Democracia y espíritu crítico

Analizando el esperado resultado de las elecciones en México –la corrupción y la violencia, en este orden, son su causa principal– he releído a Octavio Paz: “La mentira inunda la vida mexicana; engaño en nuestra economía; mentira en los sistemas educativos; farsa en el movimiento obrero (que todavía no ha logrado vivir sin la ayuda del Estado)… Mienten los reaccionarios tanto como nuestros revolucionarios; somos gesto y apariencia y nada, ni siquiera el arte, se enfrenta a su verdad”. Autocrítica severa, palabras graves, tristes, sinceras, de un escritor al que su país a menudo se le hacía inexplicable y doloroso. El movimiento populista de López Obrador,el poder y la realidad se encargarán de domesticarlo, probablemente sea el último que se suma a una serie de reacciones de una población entre desengañada e irritada con el estado actual de la política. El gran ensayista e historiador mexicano, Enrique Krauze, en su trabajo Redentores. Ideas y poder en América Latina, explica muy bien este fenómeno social. “El populismo es un término que se puede aplicar a cualquier régimen que declarativamente pretenda trabajar en favor de las vastas mayorías empobrecidas y apele directamente a ellas, por encima de las instituciones. El peronismo fue seguramente el primer régimen populista de América Latina. Lo caracterizaron al menos tres rasgos: movilización vertical de las masas, tendencia a privilegiar la demanda social por encima de la energía productiva de la nación y, sobre todo, el culto al líder, al caudillo… El peronismo distorsionó en miles de personas el sentido mismo de la responsabilidad económica. Inoculó una mentalidad becaria”.

Evidentemente el populismo no es patrimonio exclusivo de Hispanoamérica, aunque el continente hermano ha sido tradicionalmente terreno proclive donde germinar y cuajar. Al norte del río Grande, entre los muchos adjetivos que cabe aplicarle a Trump, destaca el de populista. Observando sus tuits, sus mensajes a la América profunda, su hartazgo del entramado institucional de EEUU, su actitud de cow-boy en asuntos que requieren de máxima prudencia y rigor, asoma claramente un paternalismo autoritario que alienta una mentalidad infantil en la ciudadanía. En la vieja Europa también se extiende un movimiento que coloca en el centro de la acción política a las masas, a diferentes colectivos reunidos en torno a una identidad gregaria, abarcando los dos extremos ideológicos, izquierda y derecha, del electorado.

En el fin del poder, Moisés Naïm, constata una realidad que se va haciendo cada vez más evidente: “Somos más vulnerables a las malas ideas y a los malos líderes… La degradación del poder crea un terreno fértil para los demagogos recién llegados que explotan los sentimientos de desilusión respecto a los poderosos, prometen cambios y se aprovechan del desconcertante ruido creado por la profusión de actores, voces y propuestas”. Escrito en 2013, es una foto precisa del momento presente.

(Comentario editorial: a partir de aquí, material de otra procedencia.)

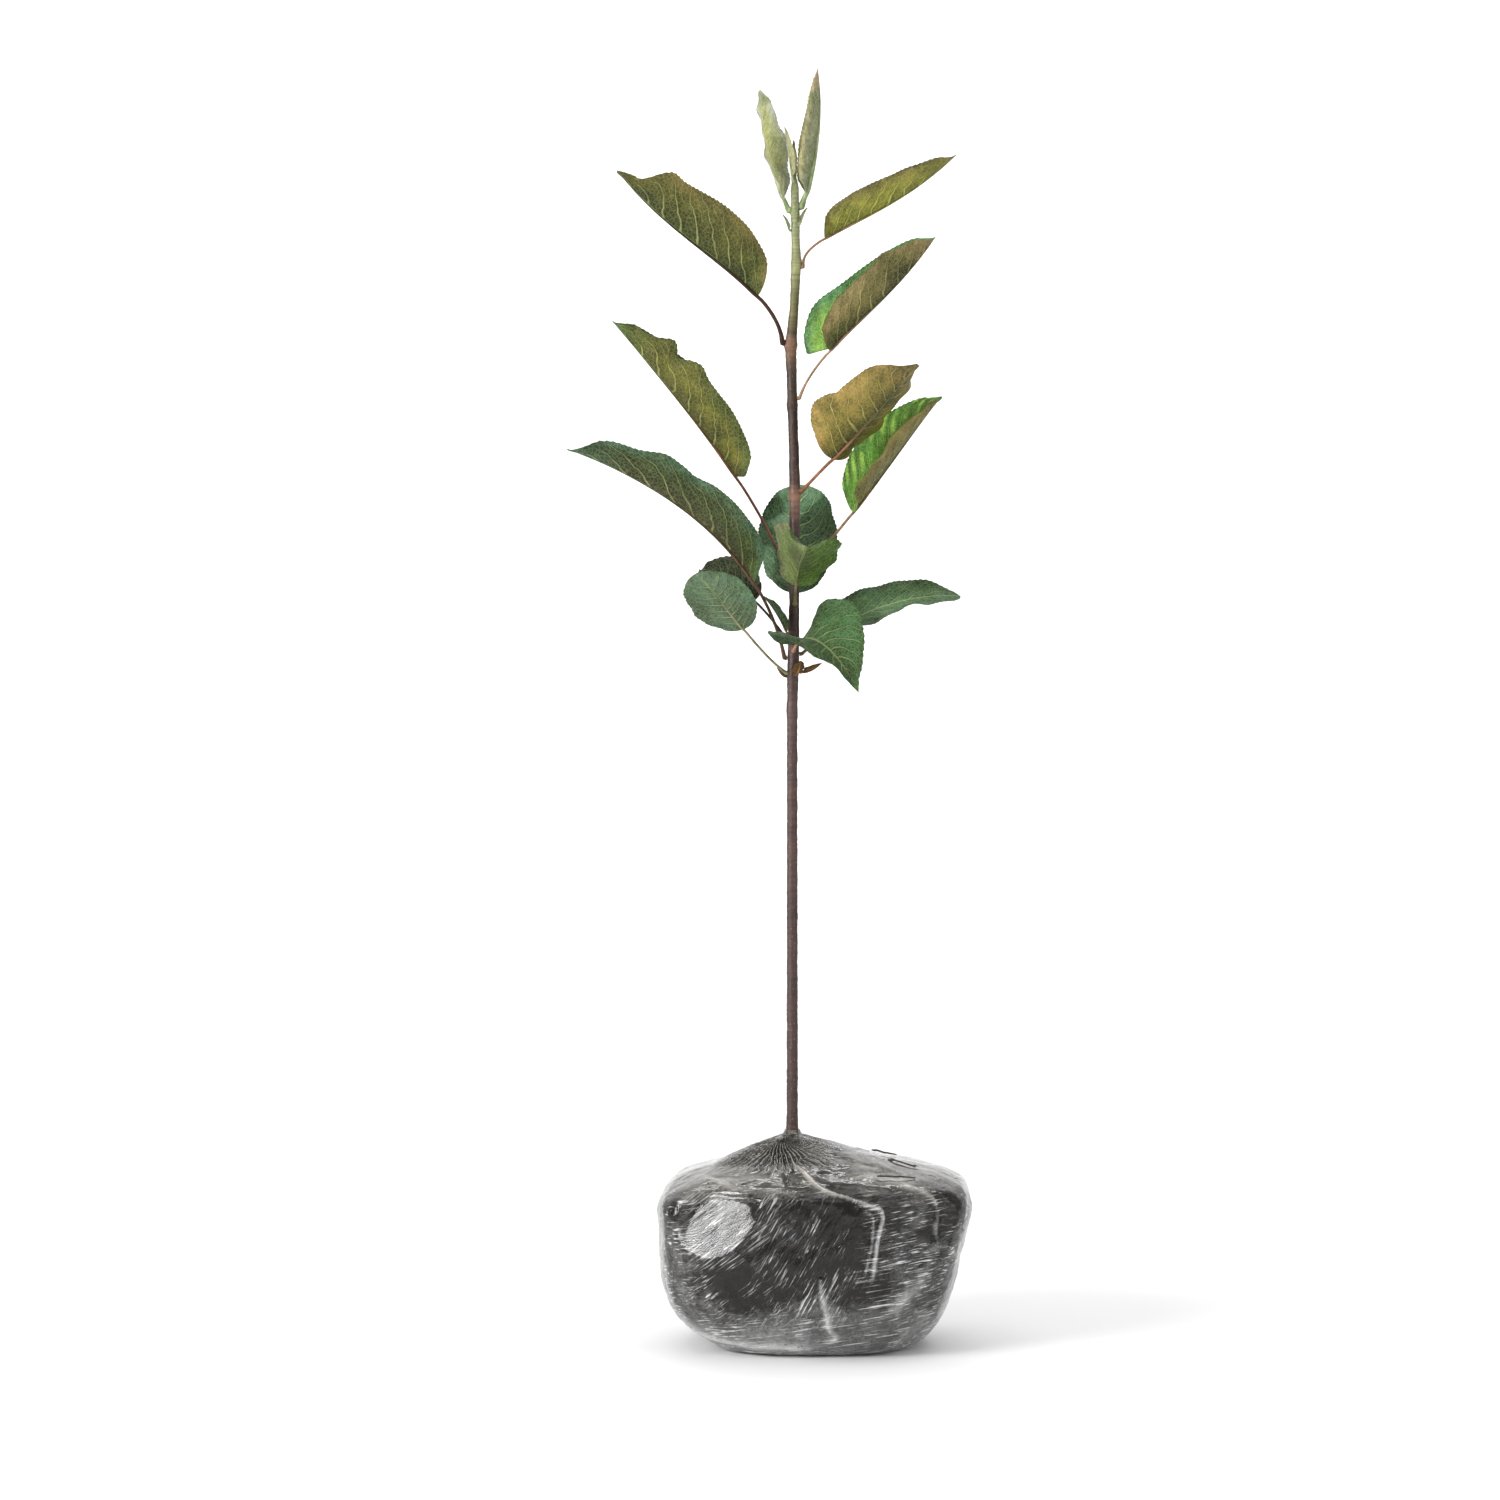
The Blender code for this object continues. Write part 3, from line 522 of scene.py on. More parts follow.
def makeLeaf(name, leaf):
    foot, tip = footAndTip(name)
    chord = tip - foot
    size = np.linalg.norm(chord)
    direction = chord / size
    flatSide = unit(np.cross(direction, (0, 0, 1)))
    lift = np.cross(flatSide, direction)
    handles = [foot + (direction * a + lift * b + flatSide * c) * size for a, b, c in leaf["bends"]]
    route = (foot, handles[0], handles[1], tip)
    small = leaf["halfWidth"] < 5
    rows, cols = (40, 13) if small else ((120, 25) if leaf.get("young") else (leafMake["stations"], leafMake["across"]))
    share = np.linspace(0, 1, rows)
    share = share + 0.03 * np.sin(2 * np.pi * share) / (2 * np.pi)
    t = leaf["blade"] + (1 - leaf["blade"]) * share
    centre, along = bezierAt(route, t), bezierAlong(route, t)
    up = unit(np.cross(flatSide, along))
    side = np.cross(along, up)
    length = np.linalg.norm(np.diff(centre, axis=0), axis=1).sum()
    # margin
    stalk = leaf["stalk"] * mm
    half = leaf["halfWidth"] * mm * bladeWidth(share, leaf["taper"])
    half = np.maximum(half, np.where(share < 0.5, 0.6 * stalk * (1 - 2 * share), 0.1 * mm))
    teeth = max(6, round(length / (leafMake["teeth"] * mm)))
    u = np.linspace(-1, 1, cols)
    u = np.sign(u) * np.abs(u) ** 0.9
    reach = np.abs(u)[None, :].repeat(rows, 0)
    isRight = (u > 0)[None, :].repeat(rows, 0)
    along2 = share[:, None].repeat(cols, 1)
    tooth = np.mod(share[:, None] * teeth + np.where(isRight, 0.3, 0.0), 1.0)
    tooth = (np.where(tooth < 0.8, tooth / 0.8, (1 - tooth) / 0.2) - 0.6)
    margin = smooth(0.80, 1.0, reach) * tooth * leafMake["toothDepth"] * mm
    margin *= smooth(0.02, 0.10, along2) * smooth(1.0, 0.93, along2) * (0.25 if small else 1.0)
    wide = half[:, None] + margin * (half[:, None] > 1.5 * mm)
    for rightHalf, place, reachAlong, change in leaf.get("bulges", ()):
        bulge = change * np.exp(-(((along2 - place) / reachAlong) ** 2))
        wide = wide * (1 + np.where(isRight == bool(rightHalf), bulge, 0))
    # each half's angle above the flat, and how that angle grows towards the margin
    left, right = leaf["rises"]
    fold, roll = (left + right) / 2, (left - right) / 2
    opened = fold * np.minimum(1.0, np.minimum(share / 0.12 + 0.15, (1 - share) / 0.08))
    turn = leaf["twist"] * (share - 0.5)
    rise = np.where(isRight, (opened - roll - turn)[:, None], (opened + roll + turn)[:, None])
    steps = 24
    v = (np.arange(steps) + 0.5) / steps
    outward = np.zeros((rows, cols))
    upward = np.zeros((rows, cols))
    for step in v:
        angle = np.radians(rise + leaf["cup"] * (2 * step * reach - 1) * smooth(0, 0.2, along2))
        outward += np.cos(angle) / steps
        upward += np.sin(angle) / steps
    endAngle = np.radians(rise + leaf["cup"] * (2 * reach - 1) * smooth(0, 0.2, along2))
    sign = np.where(isRight, 1.0, -1.0)
    sign[:, cols // 2] = 0.0
    spread = (wide * reach)[..., None]
    points = centre[:, None] + side[:, None] * (sign * outward)[..., None] * spread
    points = points + up[:, None] * upward[..., None] * spread
    lobe = np.where(isRight, leaf.get("lobes", (0, 0))[1], leaf.get("lobes", (0, 0))[0]) * mm
    points = points - along[:, None] * (lobe * reach * (1 - along2) ** 2 * smooth(0, 0.05, along2))[..., None]
    face = up[:, None] * np.cos(endAngle)[..., None] - side[:, None] * (sign * np.sin(endAngle))[..., None]
    face[:, cols // 2] = up
    face = unit(face)
    # swelling between the side veins, waves of the margin
    pairs = leafSkin["veinPairs"]
    phase = (along2 - 0.17 * reach - 0.12 * reach**2) * pairs + np.where(isRight, 0.35, 0.0)
    between = np.abs(np.sin(np.pi * phase)) ** 0.7
    body = smooth(0.02, 0.22, reach) * smooth(1.0, 0.78, reach) * smooth(0.0, 0.1, along2) * smooth(1, 0.9, along2)
    quilt = 0.3 if small else 1.0
    swell = leafMake["quilt"] * mm * quilt * (between - 0.5) * body
    seed = leaf["seed"]
    wavePhase = seed * 1.7 + np.where(isRight, 2.1, 0.0)
    waves = np.sin(2 * np.pi * (2.3 * along2 + 0.15 * seed) + wavePhase) + 0.5 * np.sin(
        2 * np.pi * (5.1 * along2) + 2.3 * wavePhase)
    wave = leaf["wave"] * mm * reach**2 * waves * smooth(0, 0.15, along2) * smooth(1, 0.9, along2)
    local = np.stack([along2 * length, u[None, :] * wide, np.full_like(along2, seed * 0.05)], -1)
    patch = cloud(local, 22 * mm, seed, 3)
    lumps = 0.8 * mm * patch * smooth(0, 0.3, reach) * (0.3 if small else 1.0)
    points = points + face * (swell + wave + lumps)[..., None]
    thick = 0.5 * leafMake["thickness"] * mm * (0.35 + 0.65 * smooth(1.0, 0.9, reach))
    top = points + face * thick[..., None]
    bottom = points - face * thick[..., None]
    # the two faces, joined round the whole margin
    grid = rows * cols
    every = np.concatenate([top.reshape(-1, 3), bottom.reshape(-1, 3)])
    topQuads = gridFaces(rows, cols, around=False)
    bottomQuads = topQuads[:, ::-1] + grid
    r = np.arange(rows - 1)
    c = np.arange(cols - 1)
    edges = [
        np.stack([r * cols, r * cols + grid, (r + 1) * cols + grid, (r + 1) * cols], -1),
        np.stack([(r + 1) * cols + cols - 1, (r + 1) * cols + cols - 1 + grid, r * cols + cols - 1 + grid,
                  r * cols + cols - 1], -1),
        np.stack([c + 1, c + 1 + grid, c + grid, c], -1),
        np.stack([(rows - 1) * cols + c, (rows - 1) * cols + c + grid, (rows - 1) * cols + c + 1 + grid,
                  (rows - 1) * cols + c + 1], -1),
    ]
    quads = np.concatenate([topQuads, bottomQuads] + edges)
    upperTint = zoneColour(leaf["upper"], along2, reach, patch)
    if "stripe" in leaf:
        lit = smooth(0.70, 0.95, between) * smooth(-0.25, 0.15, cloud(local, 12 * mm, seed + 40, 2))
        upperTint = upperTint + (linear(leaf["stripe"]) - upperTint) * (0.85 * lit)[..., None]
    # the pale patch is painted light: a lit area painted on to the blade, strongest towards the tip
    if "pale" in leaf:
        lit = smooth(0.0, 0.12, cloud(local, 30 * mm, seed + 40, 2) + 0.5 * smooth(0.75, 1.0, along2) - 0.1)
        upperTint = upperTint + (linear(leaf["pale"]) - upperTint) * (0.8 * lit)[..., None]
    underTint = zoneColour(leaf["under"], along2, reach, patch)
    if "rightUnder" in leaf:
        other = zoneColour(leaf["rightUnder"], along2, reach, patch)
        underTint = np.where(isRight[..., None], other, underTint)
    signed = u[None, :].repeat(rows, 0)
    shares = np.stack([along2, signed, np.zeros_like(along2)], -1)
    underShares = shares + np.array((0, 0, 1.0))
    blade = shellOf(every, quads,
                    tint=np.clip(np.concatenate([upperTint.reshape(-1, 3), underTint.reshape(-1, 3)]), 0, 1),
                    share=np.concatenate([shares.reshape(-1, 3), underShares.reshape(-1, 3)]),
                    place=np.concatenate([local.reshape(-1, 3), local.reshape(-1, 3) + (0, 0, 0.02)]))
    # stalk and midrib in one
    count = 24 if small else 70
    where = np.linspace(0, 0.985, count)
    ribCentre, ribAlong = bezierAt(route, where), bezierAlong(route, where)
    ribUp = unit(np.cross(flatSide, ribAlong))
    onBlade = smooth(leaf["blade"] - 0.04, leaf["blade"] + 0.04, where)
    left = np.clip((where - leaf["blade"]) / (1 - leaf["blade"]), 0, 1)
    radius = stalk * np.where(where < leaf["blade"], 0.86 + 0.5 * np.exp(-where / 0.035), 0.86 * (1 - left) ** 0.9)
    radius = np.maximum(radius, 0.14 * mm)
    path = ribCentre - ribUp * (onBlade * radius * 0.72)[:, None]
    inward = unit(np.array([stemX(foot[2]), 0, foot[2] - 0.3 * mm]) - foot)
    path = np.concatenate([[foot + inward * leafMake["footReach"] * mm], path])
    radius = np.concatenate([[radius[0] * 1.12], radius])
    stemTint = linear(leaf["stem"])
    ribTint = linear(leaf["under"]["rib"]) * 1.1 + 0.02
    mix = np.concatenate([[0], smooth(leaf["blade"], min(1, leaf["blade"] + 0.45), where)])[:, None]
    stalkShell = tubeShell(path, radius, 8 if small else 12, stemTint * (1 - mix) + ribTint * mix)
    material = budScale if leaf.get("scale") else softLeaf if leaf.get("young") else grownLeaf
    makePiece(name + "_grown", [blade, stalkShell], material, [name])
    if leaf.get("young"):
        fringe = np.concatenate([0.25 + 0.75 * smooth(0.7, 1.0, reach), 0.55 + 0.45 * smooth(0.7, 1.0, reach)]).ravel()
        stalkHair = np.full(len(stalkShell["points"]), 0.8)
        hairy[name] = [dict(part, values=dict(part["values"], where=where))
                       for part, where in ((blade, fringe), (stalkShell, stalkHair))]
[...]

En la aldea global, en un planeta crecientemente interdependiente, vulnerable, poroso a las acciones e iniciativas de los diferentes países, donde a futuro no se vislumbra un poder hegemónico, una gran potencia que garantice estabilidad, el concepto de identidad, –¿quién soy?, ¿quiénes somos?– se revela estratégico y decisivo.

En lugar de intentar contestar a cuestión tan vital desde la primera persona del singular, desde el arcano misterioso e irrepetible de cada hombre y mujer, la tendencia alcista es buscar la respuesta al abrigo de la multitud, de la tribu, de la pandilla. En ese atajo peligroso y escapista, quien no está con nosotros está contra nosotros. Maniqueísmo endemoniado, los mediocres recelan de la diversidad y se definen a partir del enemigo común, desde una confrontación a explotar y alimentar.

De todo esto, de las crisis de la democracia, de una civilización en retirada, del declive progresivo del ciudadano, de la falta de pulso de una sociedad debilitada, habló con elocuencia Antonio Muñoz Molina en su libro Todo lo que era sólido. “Eligieron fomentar la pertenencia ciega y no el conocimiento histórico, el narcisismo quejumbroso y exigente y necesitado siempre de halago y no la responsabilidad, el clientelismo y no la soberanía cívica, la grosería disfrazada de autenticidad y no la educación, la imagen y no la sustancia”. Observador atento, incisivo, no exagera Muñoz Molina. Nadie se escapa a su mirada honesta, a su fino diagnóstico, incluidos aquellos que han pecado por omisión. “Cuando la barbarie triunfa no es gracias a la fuerza de los bárbaros, sino a la capitulación de los civilizados”. Touché, ahí pone el dedo en la llaga. Son tiempos para ciudadanos informados, críticos, independientes, responsables, escépticos, a los que no es fácil dar gato por liebre, no para súbditos instalados en la frustración, el enfrentamiento y el victimismo populista.